* EXERCISE DIRECTIONS
Reproduce exactly the lines from the one containing "pieces = dict(middle_pieces)" through the one containing "in imported if", both included, and nothing else.

BEGIN INFORMATION PROVIDED

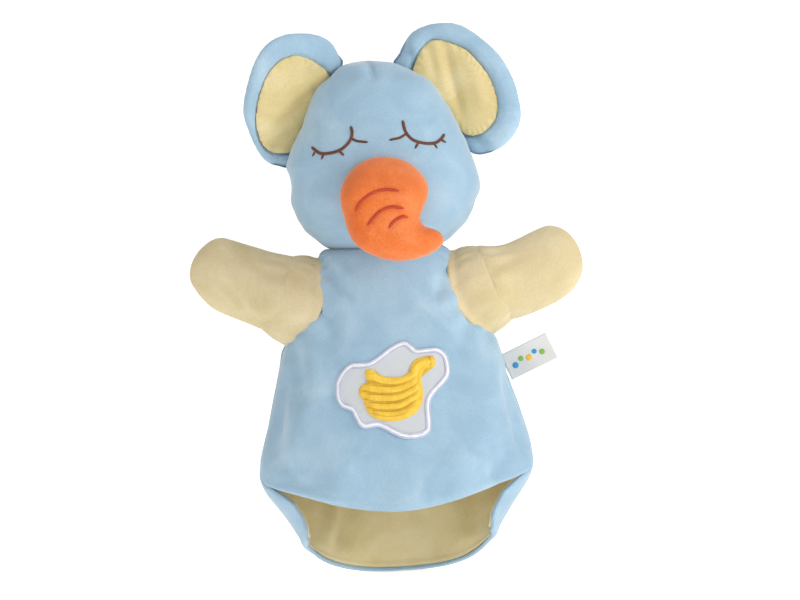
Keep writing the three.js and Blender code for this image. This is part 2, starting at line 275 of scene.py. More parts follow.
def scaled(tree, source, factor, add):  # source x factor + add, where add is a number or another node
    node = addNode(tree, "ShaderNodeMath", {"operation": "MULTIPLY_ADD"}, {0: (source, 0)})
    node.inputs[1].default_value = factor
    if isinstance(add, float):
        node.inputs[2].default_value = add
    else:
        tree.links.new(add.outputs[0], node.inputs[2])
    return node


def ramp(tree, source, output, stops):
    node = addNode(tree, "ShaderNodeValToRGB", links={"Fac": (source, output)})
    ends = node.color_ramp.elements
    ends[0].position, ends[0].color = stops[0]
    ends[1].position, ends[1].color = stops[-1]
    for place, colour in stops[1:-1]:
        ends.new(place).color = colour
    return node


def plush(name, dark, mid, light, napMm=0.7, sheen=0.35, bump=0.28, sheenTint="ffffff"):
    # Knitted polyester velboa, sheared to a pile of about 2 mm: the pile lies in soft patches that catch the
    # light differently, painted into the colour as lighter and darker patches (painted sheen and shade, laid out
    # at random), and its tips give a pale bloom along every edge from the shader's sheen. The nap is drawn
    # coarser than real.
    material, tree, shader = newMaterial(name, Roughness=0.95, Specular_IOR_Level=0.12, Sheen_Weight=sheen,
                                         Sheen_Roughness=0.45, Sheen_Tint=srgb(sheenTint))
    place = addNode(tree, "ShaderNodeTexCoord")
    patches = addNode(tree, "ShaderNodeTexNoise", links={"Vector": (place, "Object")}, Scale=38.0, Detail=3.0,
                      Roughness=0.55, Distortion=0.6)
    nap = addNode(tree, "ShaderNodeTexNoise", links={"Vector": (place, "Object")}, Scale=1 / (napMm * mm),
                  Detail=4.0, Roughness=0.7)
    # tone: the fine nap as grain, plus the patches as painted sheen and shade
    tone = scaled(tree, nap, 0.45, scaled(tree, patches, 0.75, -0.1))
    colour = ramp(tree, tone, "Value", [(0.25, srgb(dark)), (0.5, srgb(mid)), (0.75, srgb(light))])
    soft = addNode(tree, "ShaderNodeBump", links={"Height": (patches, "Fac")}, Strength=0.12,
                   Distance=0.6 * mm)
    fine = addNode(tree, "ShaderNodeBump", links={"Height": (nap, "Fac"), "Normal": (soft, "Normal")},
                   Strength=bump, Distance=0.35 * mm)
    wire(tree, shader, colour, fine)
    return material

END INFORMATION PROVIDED
BEGIN INFORMATION PROVIDED

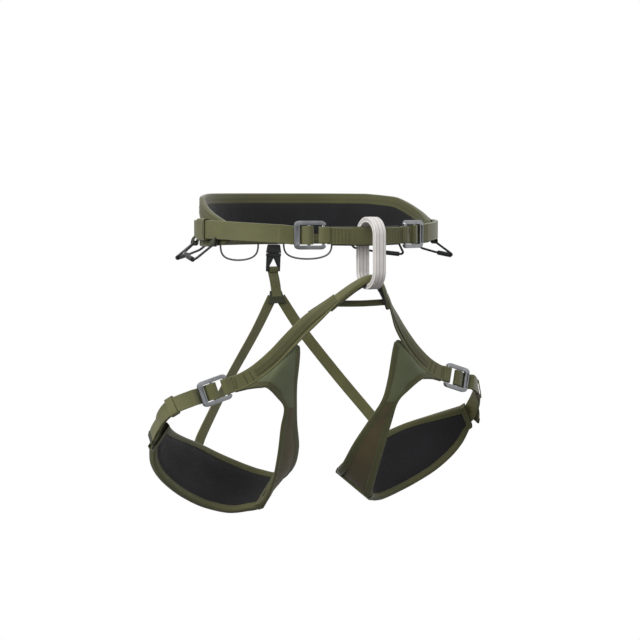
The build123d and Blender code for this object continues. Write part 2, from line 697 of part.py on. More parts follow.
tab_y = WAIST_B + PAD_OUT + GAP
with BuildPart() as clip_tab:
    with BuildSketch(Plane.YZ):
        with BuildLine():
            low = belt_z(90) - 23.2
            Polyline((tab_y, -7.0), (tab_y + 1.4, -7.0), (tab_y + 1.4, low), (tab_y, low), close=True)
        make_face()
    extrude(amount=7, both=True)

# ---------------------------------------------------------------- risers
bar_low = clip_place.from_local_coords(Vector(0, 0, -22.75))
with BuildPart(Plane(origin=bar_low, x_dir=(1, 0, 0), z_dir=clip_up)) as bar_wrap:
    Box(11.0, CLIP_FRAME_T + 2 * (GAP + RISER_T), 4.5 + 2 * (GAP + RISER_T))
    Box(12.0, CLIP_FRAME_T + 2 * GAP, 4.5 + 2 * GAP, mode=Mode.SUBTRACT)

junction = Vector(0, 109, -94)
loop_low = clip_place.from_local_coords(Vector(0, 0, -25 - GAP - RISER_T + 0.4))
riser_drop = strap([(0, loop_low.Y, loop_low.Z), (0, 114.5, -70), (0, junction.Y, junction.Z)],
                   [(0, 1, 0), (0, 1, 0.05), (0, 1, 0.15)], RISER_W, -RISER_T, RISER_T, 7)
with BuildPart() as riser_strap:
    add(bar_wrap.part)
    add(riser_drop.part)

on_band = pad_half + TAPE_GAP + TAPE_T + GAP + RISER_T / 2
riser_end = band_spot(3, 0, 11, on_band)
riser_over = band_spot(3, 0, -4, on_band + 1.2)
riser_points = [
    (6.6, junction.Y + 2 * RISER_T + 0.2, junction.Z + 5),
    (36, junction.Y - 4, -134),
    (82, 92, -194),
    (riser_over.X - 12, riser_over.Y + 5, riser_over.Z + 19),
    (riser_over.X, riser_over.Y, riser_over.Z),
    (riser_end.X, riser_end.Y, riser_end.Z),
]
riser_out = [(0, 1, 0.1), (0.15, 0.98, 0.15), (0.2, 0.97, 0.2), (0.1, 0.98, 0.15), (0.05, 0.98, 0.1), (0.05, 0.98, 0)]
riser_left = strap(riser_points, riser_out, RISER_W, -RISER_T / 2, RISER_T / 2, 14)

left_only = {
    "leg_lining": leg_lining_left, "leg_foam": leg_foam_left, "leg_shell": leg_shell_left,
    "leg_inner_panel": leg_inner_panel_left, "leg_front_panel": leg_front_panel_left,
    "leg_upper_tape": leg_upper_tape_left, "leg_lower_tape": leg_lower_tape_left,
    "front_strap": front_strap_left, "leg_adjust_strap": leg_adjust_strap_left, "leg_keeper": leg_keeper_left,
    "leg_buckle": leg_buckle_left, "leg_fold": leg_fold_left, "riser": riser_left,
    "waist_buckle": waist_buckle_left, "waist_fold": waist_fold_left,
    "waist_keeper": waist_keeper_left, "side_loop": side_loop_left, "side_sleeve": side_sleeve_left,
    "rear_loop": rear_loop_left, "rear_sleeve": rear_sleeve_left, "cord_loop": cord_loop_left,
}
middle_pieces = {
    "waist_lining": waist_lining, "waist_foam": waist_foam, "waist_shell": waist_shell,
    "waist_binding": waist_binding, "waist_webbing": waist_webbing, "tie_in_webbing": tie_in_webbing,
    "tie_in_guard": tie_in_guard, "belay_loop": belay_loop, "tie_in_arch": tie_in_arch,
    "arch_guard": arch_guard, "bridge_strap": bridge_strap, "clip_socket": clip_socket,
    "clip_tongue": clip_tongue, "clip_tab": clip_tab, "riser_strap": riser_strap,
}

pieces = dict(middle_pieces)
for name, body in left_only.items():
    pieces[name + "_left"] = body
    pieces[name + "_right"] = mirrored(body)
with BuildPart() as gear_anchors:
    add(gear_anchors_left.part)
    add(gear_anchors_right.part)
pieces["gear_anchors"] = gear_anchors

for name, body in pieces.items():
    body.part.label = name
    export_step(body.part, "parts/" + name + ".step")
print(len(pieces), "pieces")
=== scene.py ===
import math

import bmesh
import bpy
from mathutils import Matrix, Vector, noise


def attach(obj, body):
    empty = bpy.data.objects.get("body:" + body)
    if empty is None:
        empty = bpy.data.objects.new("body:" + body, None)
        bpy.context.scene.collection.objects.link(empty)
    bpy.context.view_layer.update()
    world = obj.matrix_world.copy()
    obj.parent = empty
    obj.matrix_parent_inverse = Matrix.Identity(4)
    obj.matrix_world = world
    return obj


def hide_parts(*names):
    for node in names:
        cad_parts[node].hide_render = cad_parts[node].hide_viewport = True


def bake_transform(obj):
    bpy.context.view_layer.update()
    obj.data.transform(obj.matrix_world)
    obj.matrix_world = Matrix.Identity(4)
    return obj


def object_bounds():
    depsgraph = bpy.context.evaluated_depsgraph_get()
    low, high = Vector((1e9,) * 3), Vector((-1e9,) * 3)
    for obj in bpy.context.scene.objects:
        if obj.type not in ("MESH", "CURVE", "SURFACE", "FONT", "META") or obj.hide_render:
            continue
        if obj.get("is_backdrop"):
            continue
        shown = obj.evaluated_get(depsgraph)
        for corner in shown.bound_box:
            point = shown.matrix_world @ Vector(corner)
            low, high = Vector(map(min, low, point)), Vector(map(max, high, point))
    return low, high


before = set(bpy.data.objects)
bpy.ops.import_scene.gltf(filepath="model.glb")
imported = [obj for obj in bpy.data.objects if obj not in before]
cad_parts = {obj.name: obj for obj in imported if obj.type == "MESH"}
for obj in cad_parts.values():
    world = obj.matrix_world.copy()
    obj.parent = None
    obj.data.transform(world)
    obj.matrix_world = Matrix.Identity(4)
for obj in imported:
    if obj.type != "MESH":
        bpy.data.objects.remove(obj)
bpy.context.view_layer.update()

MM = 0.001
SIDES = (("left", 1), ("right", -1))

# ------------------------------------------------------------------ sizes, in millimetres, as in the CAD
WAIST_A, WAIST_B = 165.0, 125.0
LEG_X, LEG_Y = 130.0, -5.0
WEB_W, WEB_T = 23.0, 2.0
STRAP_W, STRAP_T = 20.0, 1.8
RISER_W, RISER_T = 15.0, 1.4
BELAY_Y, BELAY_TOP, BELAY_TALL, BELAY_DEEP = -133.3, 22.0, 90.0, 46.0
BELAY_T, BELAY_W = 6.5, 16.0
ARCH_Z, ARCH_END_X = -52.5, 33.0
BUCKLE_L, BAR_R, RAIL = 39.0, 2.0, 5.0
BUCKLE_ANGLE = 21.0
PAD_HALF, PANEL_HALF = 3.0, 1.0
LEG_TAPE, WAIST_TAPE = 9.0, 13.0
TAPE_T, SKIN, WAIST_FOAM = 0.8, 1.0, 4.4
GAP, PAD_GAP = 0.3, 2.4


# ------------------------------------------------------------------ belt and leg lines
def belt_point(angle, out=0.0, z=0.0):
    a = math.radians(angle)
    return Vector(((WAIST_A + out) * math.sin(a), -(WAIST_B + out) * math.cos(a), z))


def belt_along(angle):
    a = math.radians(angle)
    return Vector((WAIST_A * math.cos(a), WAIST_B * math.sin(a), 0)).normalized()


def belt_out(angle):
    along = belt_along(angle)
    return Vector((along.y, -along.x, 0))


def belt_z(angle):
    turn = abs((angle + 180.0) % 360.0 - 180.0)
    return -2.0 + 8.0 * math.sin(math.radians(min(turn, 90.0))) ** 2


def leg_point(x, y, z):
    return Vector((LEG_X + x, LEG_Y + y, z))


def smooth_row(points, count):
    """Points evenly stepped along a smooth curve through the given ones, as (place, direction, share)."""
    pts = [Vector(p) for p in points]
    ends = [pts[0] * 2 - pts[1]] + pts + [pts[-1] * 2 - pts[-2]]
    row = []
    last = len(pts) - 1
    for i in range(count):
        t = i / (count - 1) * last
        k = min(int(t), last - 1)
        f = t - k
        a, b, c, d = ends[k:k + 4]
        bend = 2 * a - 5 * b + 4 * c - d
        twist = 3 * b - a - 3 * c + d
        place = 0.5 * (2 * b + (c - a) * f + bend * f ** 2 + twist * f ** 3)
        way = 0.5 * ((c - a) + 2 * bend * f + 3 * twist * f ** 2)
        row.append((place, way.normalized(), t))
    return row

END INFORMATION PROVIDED

* EXPECTED ANSWER
pieces = dict(middle_pieces)
for name, body in left_only.items():
    pieces[name + "_left"] = body
    pieces[name + "_right"] = mirrored(body)
with BuildPart() as gear_anchors:
    add(gear_anchors_left.part)
    add(gear_anchors_right.part)
pieces["gear_anchors"] = gear_anchors

for name, body in pieces.items():
    body.part.label = name
    export_step(body.part, "parts/" + name + ".step")
print(len(pieces), "pieces")
=== scene.py ===
import math

import bmesh
import bpy
from mathutils import Matrix, Vector, noise


def attach(obj, body):
    empty = bpy.data.objects.get("body:" + body)
    if empty is None:
        empty = bpy.data.objects.new("body:" + body, None)
        bpy.context.scene.collection.objects.link(empty)
    bpy.context.view_layer.update()
    world = obj.matrix_world.copy()
    obj.parent = empty
    obj.matrix_parent_inverse = Matrix.Identity(4)
    obj.matrix_world = world
    return obj


def hide_parts(*names):
    for node in names:
        cad_parts[node].hide_render = cad_parts[node].hide_viewport = True


def bake_transform(obj):
    bpy.context.view_layer.update()
    obj.data.transform(obj.matrix_world)
    obj.matrix_world = Matrix.Identity(4)
    return obj


def object_bounds():
    depsgraph = bpy.context.evaluated_depsgraph_get()
    low, high = Vector((1e9,) * 3), Vector((-1e9,) * 3)
    for obj in bpy.context.scene.objects:
        if obj.type not in ("MESH", "CURVE", "SURFACE", "FONT", "META") or obj.hide_render:
            continue
        if obj.get("is_backdrop"):
            continue
        shown = obj.evaluated_get(depsgraph)
        for corner in shown.bound_box:
            point = shown.matrix_world @ Vector(corner)
            low, high = Vector(map(min, low, point)), Vector(map(max, high, point))
    return low, high


before = set(bpy.data.objects)
bpy.ops.import_scene.gltf(filepath="model.glb")
imported = [obj for obj in bpy.data.objects if obj not in before]
cad_parts = {obj.name: obj for obj in imported if obj.type == "MESH"}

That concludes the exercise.